A statutory spending cap will not prevent political excesses but it could bring a balance to parliamentary and public debate. The focus might no longer be solely on the benefit to be provided, the implications for the country's finances and economic management will be clearly measurable and indulgences will have to be justified.
Ultimately, of course, a parliamentary majority can do whatever it wants in this country and no Parliament can bind the next. A statutory spending restriction can be breached and even repealed as readily as the Bill of Rights Act. That act requires the Attorney-General to alert Parliament to proposed legislation that would breach the rights enshrined. The public takes note, the government needs a convincing case to proceed in political safety.
Laws of such limited power should not be under-rated. The lack of any stronger sanction is a strength, it makes it harder for a future government to repeal a statute that can do more than keep governments honest.
National has been not much keener than Labour on a legislated spending limit but it is already living within the limit agreed with Act.
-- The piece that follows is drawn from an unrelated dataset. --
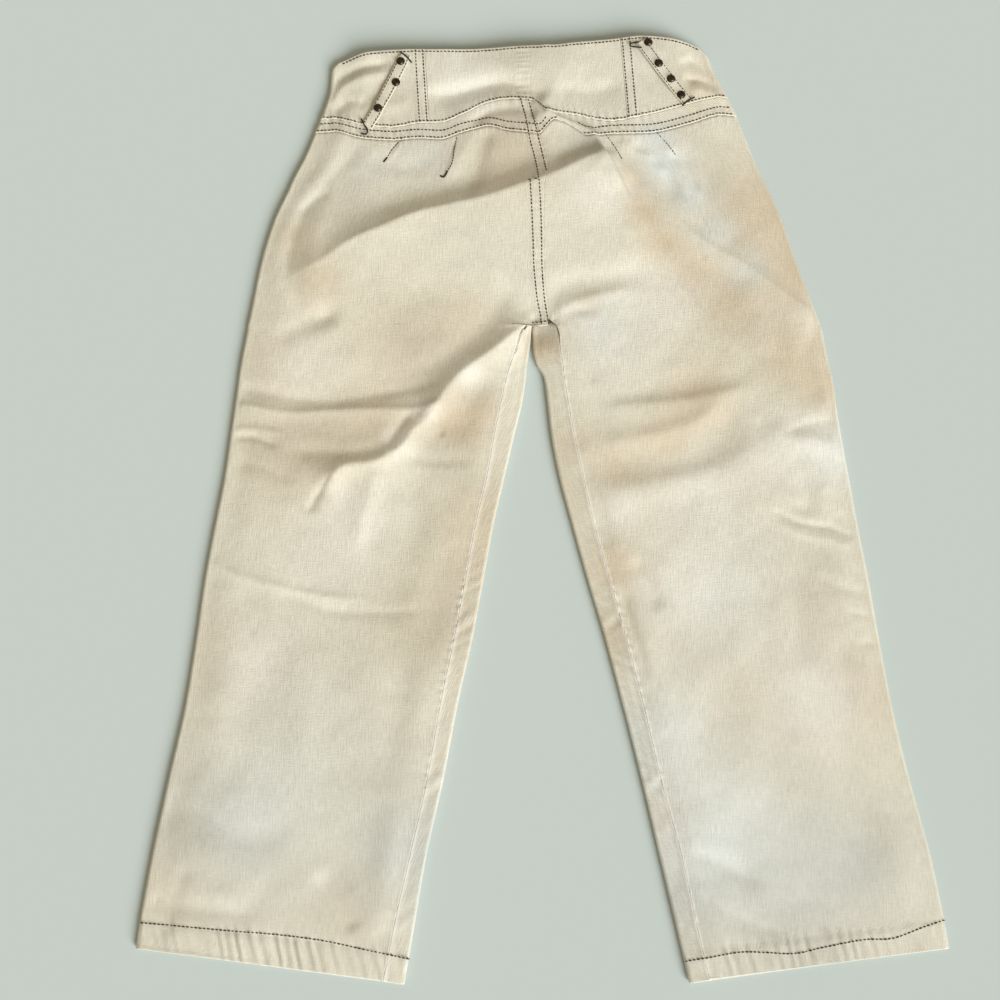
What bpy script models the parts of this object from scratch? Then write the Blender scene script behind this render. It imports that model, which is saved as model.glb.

The cap is a credit not only to Sir Roger who has long argued for it, but to the recently deceased director of the Business Roundtable, Roger Kerr, who maintained a lonely watch against rising public expenditure, and Don Brash whose brief leadership of Act restored its focus on economic fundamentals.
Fiscal responsibility is a prosaic, thankless contribution to public welfare but if government spending rises no faster than population growth and low inflation from here on, we should all be better off.